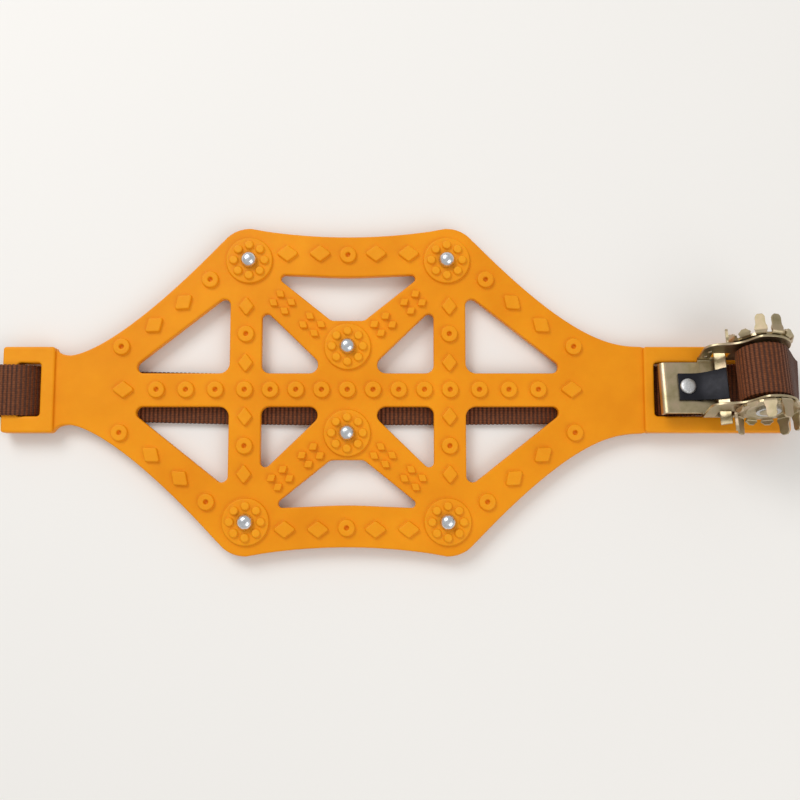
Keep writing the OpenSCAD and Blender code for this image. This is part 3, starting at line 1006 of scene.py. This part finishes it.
# The leaf's top surface from the clamped end to the tip: along, up, slope and half-width
LEAF = [(8.3, 2.7, 0, 6.75), (11, 2.7, 0, 6.75), (14, 2.7, 0, 6.75), (16.2, 2.75, 4, 6.8),
        (18, 3.0, 11, 6.85), (20, 3.5, 17, 6.95), (22, 4.2, 20, 7.1), (25.2, 5.57, 25, 7.45),
        (26, 5.95, 26, 7.5), (28, 7.0, 29, 7.7), (30, 8.1, 29, 7.85)]


def below(station, depth):
    """A station moved down square to its slope."""
    x, z, degrees, half = station
    a = math.radians(degrees)
    return (x + math.sin(a) * depth, z - math.cos(a) * depth, degrees, half)


def build_pawl():
    """The black leaf spring, clamped at its root, and the bar under its tip that passes both ears."""
    leaf = strip("leaf", [below(s, LEAF_T / 2) for s in LEAF], LEAF_T)
    for v in leaf.data.vertices:
        v.co = on_ratchet(v.co / MM) * MM
    leaf.name = "leaf_spring"
    leaf.data.materials.append(SPRING)
    crisp(leaf, 35, 0.2)
    leaf.modifiers.clear()
    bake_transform(leaf)
    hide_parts("pawl_root", "pawl_blade")

    stations = [below((x, z, d, BAR_HALF), LEAF_T + BAR_T / 2 + 0.02) for x, z, d, _ in LEAF[-4:]]
    bar = strip("bar", stations, BAR_T)
    finish_on_ratchet(bar, "locking_bar", ZINC, "pawl", ["pawl_blade"], 40, 0.3)


def build_rivet():
    """The pawl's rivet: a tail under the plate, a shank, and a low domed head on the leaf."""
    top = PLATE_T + PAWL_T
    tail = [(0, -4), (2.9, -4), (3.3, -3.75), (3.4, -2.8), (2.5, -2.8)]
    head = [(2.5, top), (3.7, top), (3.8, top + 0.15), (3.8, top + 0.65), (3.62, top + 1.0), (3.1, top + 1.3),
            (2.2, top + 1.5), (1.1, top + 1.58), (0, top + 1.6)]
    rivet = revolve("rivet", tail + head, lambda v: Vector((RIVET_X, 0, 0)) + v, None)
    finish_on_ratchet(rivet, "pawl_rivet_head", BRIGHT, "cleat", ["pawl_rivet"], 50)


def dress_cad_nodes():
    """Small turned parts keep the shape of their CAD nodes, and get a material."""
    for node, material in (("rivet_washer", BRIGHT), ("spindle", ZINC), ("spindle_cap_front", BRIGHT),
                           ("spindle_cap_rear", BRIGHT)):
        obj = frame["nodes"][node]
        for slot in obj.material_slots:
            slot.material = material


# ---------------------------------------------------------------- stage, light and camera

FLOOR_HALF = 3000


def build_stage():
    """A pale, almost even floor."""
    corners = [(x * FLOOR_HALF, y * FLOOR_HALF, 0) for x, y in ((-1, -1), (1, -1), (1, 1), (-1, 1))]
    floor = make("floor", corners, [(0, 1, 2, 3)])
    material, tree, shader = principled("pale_floor", (0.90, 0.885, 0.86), 0.85)
    tint = ramp(tree, noise(tree, 3, 2), (0.3, (0.895, 0.88, 0.855)), (0.7, (0.905, 0.89, 0.865)))
    tree.links.new(tint, shader.inputs["Base Color"])
    floor.data.materials.append(material)


def area_light(name, at, size, power):
    """A square light that points at the origin. Its place and size are in metres, its power in watts."""
    light = bpy.data.lights.new(name, "AREA")
    light.size = size
    light.energy = power
    obj = bpy.data.objects.new(name, light)
    obj.location = at
    obj.rotation_euler = (-Vector(at)).to_track_quat("-Z", "Y").to_euler()
    bpy.context.collection.objects.link(obj)


def build_light():
    """An even, faintly warm surround, and two soft lights from the back left and the front right."""
    world = bpy.data.worlds.new("studio")
    world.use_nodes = True
    world.node_tree.nodes["Background"].inputs["Color"].default_value = (1.0, 0.985, 0.96, 1)
    world.node_tree.nodes["Background"].inputs["Strength"].default_value = 0.55
    bpy.context.scene.world = world
    area_light("key", at=(-0.55, 0.75, 1.0), size=0.7, power=8)
    area_light("fill", at=(0.7, -0.6, 0.9), size=0.9, power=4)
    bpy.context.scene.view_settings.view_transform = "Standard"


# The camera: width of the picture at the target, distance to it, tilt from straight above, and film width
IMAGE_MM = 385.8
DISTANCE = 520
TILT = 6.5
TARGET = Vector((25.4, -5.0, MAT_TOP))
SENSOR = 36


def build_camera():
    """Nearly straight above, a little towards the front, with the lattice left of the middle."""
    a = math.radians(TILT)
    camera = bpy.data.cameras.new("camera")
    camera.sensor_width = SENSOR
    camera.lens = SENSOR * DISTANCE / IMAGE_MM
    camera.clip_start = 0.01
    obj = bpy.data.objects.new("camera", camera)
    obj.location = (TARGET + DISTANCE * Vector((0, -math.sin(a), math.cos(a)))) * MM
    obj.rotation_euler = (a, 0, 0)
    bpy.context.collection.objects.link(obj)
    bpy.context.scene.camera = obj


build_camera()
build_light()
build_stage()
build_mat()
build_studs()
build_strap()
build_coil()
build_bracket()
build_wheels()
build_pawl()
build_rivet()
dress_cad_nodes()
--
- _Task details_
Write out every line of the material again, exactly as it reads.

- _Completed task_
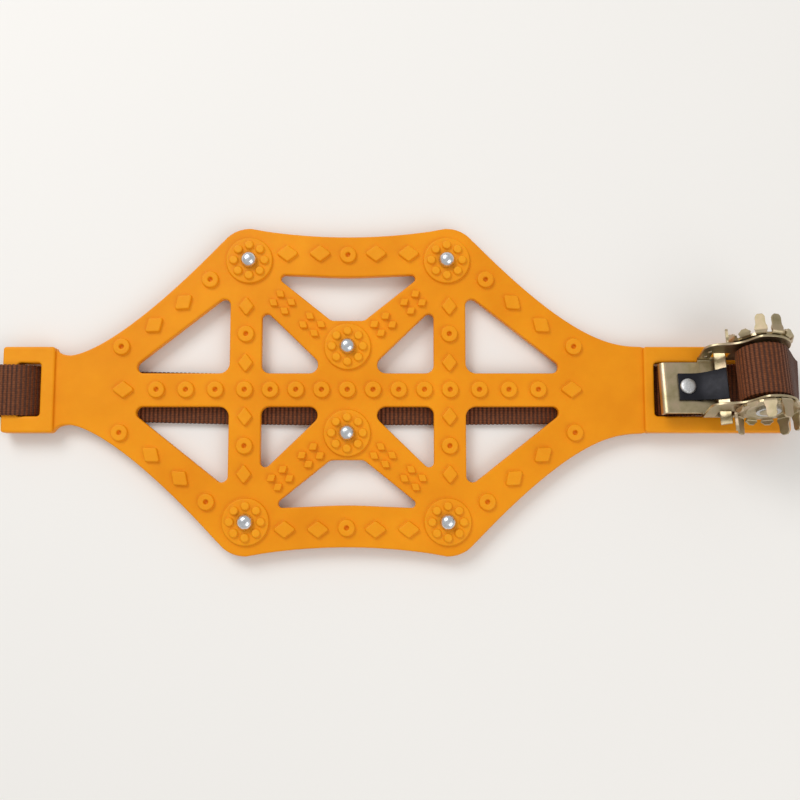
Keep writing the OpenSCAD and Blender code for this image. This is part 3, starting at line 1006 of scene.py. This part finishes it.
# The leaf's top surface from the clamped end to the tip: along, up, slope and half-width
LEAF = [(8.3, 2.7, 0, 6.75), (11, 2.7, 0, 6.75), (14, 2.7, 0, 6.75), (16.2, 2.75, 4, 6.8),
        (18, 3.0, 11, 6.85), (20, 3.5, 17, 6.95), (22, 4.2, 20, 7.1), (25.2, 5.57, 25, 7.45),
        (26, 5.95, 26, 7.5), (28, 7.0, 29, 7.7), (30, 8.1, 29, 7.85)]


def below(station, depth):
    """A station moved down square to its slope."""
    x, z, degrees, half = station
    a = math.radians(degrees)
    return (x + math.sin(a) * depth, z - math.cos(a) * depth, degrees, half)


def build_pawl():
    """The black leaf spring, clamped at its root, and the bar under its tip that passes both ears."""
    leaf = strip("leaf", [below(s, LEAF_T / 2) for s in LEAF], LEAF_T)
    for v in leaf.data.vertices:
        v.co = on_ratchet(v.co / MM) * MM
    leaf.name = "leaf_spring"
    leaf.data.materials.append(SPRING)
    crisp(leaf, 35, 0.2)
    leaf.modifiers.clear()
    bake_transform(leaf)
    hide_parts("pawl_root", "pawl_blade")

    stations = [below((x, z, d, BAR_HALF), LEAF_T + BAR_T / 2 + 0.02) for x, z, d, _ in LEAF[-4:]]
    bar = strip("bar", stations, BAR_T)
    finish_on_ratchet(bar, "locking_bar", ZINC, "pawl", ["pawl_blade"], 40, 0.3)


def build_rivet():
    """The pawl's rivet: a tail under the plate, a shank, and a low domed head on the leaf."""
    top = PLATE_T + PAWL_T
    tail = [(0, -4), (2.9, -4), (3.3, -3.75), (3.4, -2.8), (2.5, -2.8)]
    head = [(2.5, top), (3.7, top), (3.8, top + 0.15), (3.8, top + 0.65), (3.62, top + 1.0), (3.1, top + 1.3),
            (2.2, top + 1.5), (1.1, top + 1.58), (0, top + 1.6)]
    rivet = revolve("rivet", tail + head, lambda v: Vector((RIVET_X, 0, 0)) + v, None)
    finish_on_ratchet(rivet, "pawl_rivet_head", BRIGHT, "cleat", ["pawl_rivet"], 50)


def dress_cad_nodes():
    """Small turned parts keep the shape of their CAD nodes, and get a material."""
    for node, material in (("rivet_washer", BRIGHT), ("spindle", ZINC), ("spindle_cap_front", BRIGHT),
                           ("spindle_cap_rear", BRIGHT)):
        obj = frame["nodes"][node]
        for slot in obj.material_slots:
            slot.material = material


# ---------------------------------------------------------------- stage, light and camera

FLOOR_HALF = 3000


def build_stage():
    """A pale, almost even floor."""
    corners = [(x * FLOOR_HALF, y * FLOOR_HALF, 0) for x, y in ((-1, -1), (1, -1), (1, 1), (-1, 1))]
    floor = make("floor", corners, [(0, 1, 2, 3)])
    material, tree, shader = principled("pale_floor", (0.90, 0.885, 0.86), 0.85)
    tint = ramp(tree, noise(tree, 3, 2), (0.3, (0.895, 0.88, 0.855)), (0.7, (0.905, 0.89, 0.865)))
    tree.links.new(tint, shader.inputs["Base Color"])
    floor.data.materials.append(material)


def area_light(name, at, size, power):
    """A square light that points at the origin. Its place and size are in metres, its power in watts."""
    light = bpy.data.lights.new(name, "AREA")
    light.size = size
    light.energy = power
    obj = bpy.data.objects.new(name, light)
    obj.location = at
    obj.rotation_euler = (-Vector(at)).to_track_quat("-Z", "Y").to_euler()
    bpy.context.collection.objects.link(obj)


def build_light():
    """An even, faintly warm surround, and two soft lights from the back left and the front right."""
    world = bpy.data.worlds.new("studio")
    world.use_nodes = True
    world.node_tree.nodes["Background"].inputs["Color"].default_value = (1.0, 0.985, 0.96, 1)
    world.node_tree.nodes["Background"].inputs["Strength"].default_value = 0.55
    bpy.context.scene.world = world
    area_light("key", at=(-0.55, 0.75, 1.0), size=0.7, power=8)
    area_light("fill", at=(0.7, -0.6, 0.9), size=0.9, power=4)
    bpy.context.scene.view_settings.view_transform = "Standard"


# The camera: width of the picture at the target, distance to it, tilt from straight above, and film width
IMAGE_MM = 385.8
DISTANCE = 520
TILT = 6.5
TARGET = Vector((25.4, -5.0, MAT_TOP))
SENSOR = 36


def build_camera():
    """Nearly straight above, a little towards the front, with the lattice left of the middle."""
    a = math.radians(TILT)
    camera = bpy.data.cameras.new("camera")
    camera.sensor_width = SENSOR
    camera.lens = SENSOR * DISTANCE / IMAGE_MM
    camera.clip_start = 0.01
    obj = bpy.data.objects.new("camera", camera)
    obj.location = (TARGET + DISTANCE * Vector((0, -math.sin(a), math.cos(a)))) * MM
    obj.rotation_euler = (a, 0, 0)
    bpy.context.collection.objects.link(obj)
    bpy.context.scene.camera = obj


build_camera()
build_light()
build_stage()
build_mat()
build_studs()
build_strap()
build_coil()
build_bracket()
build_wheels()
build_pawl()
build_rivet()
dress_cad_nodes()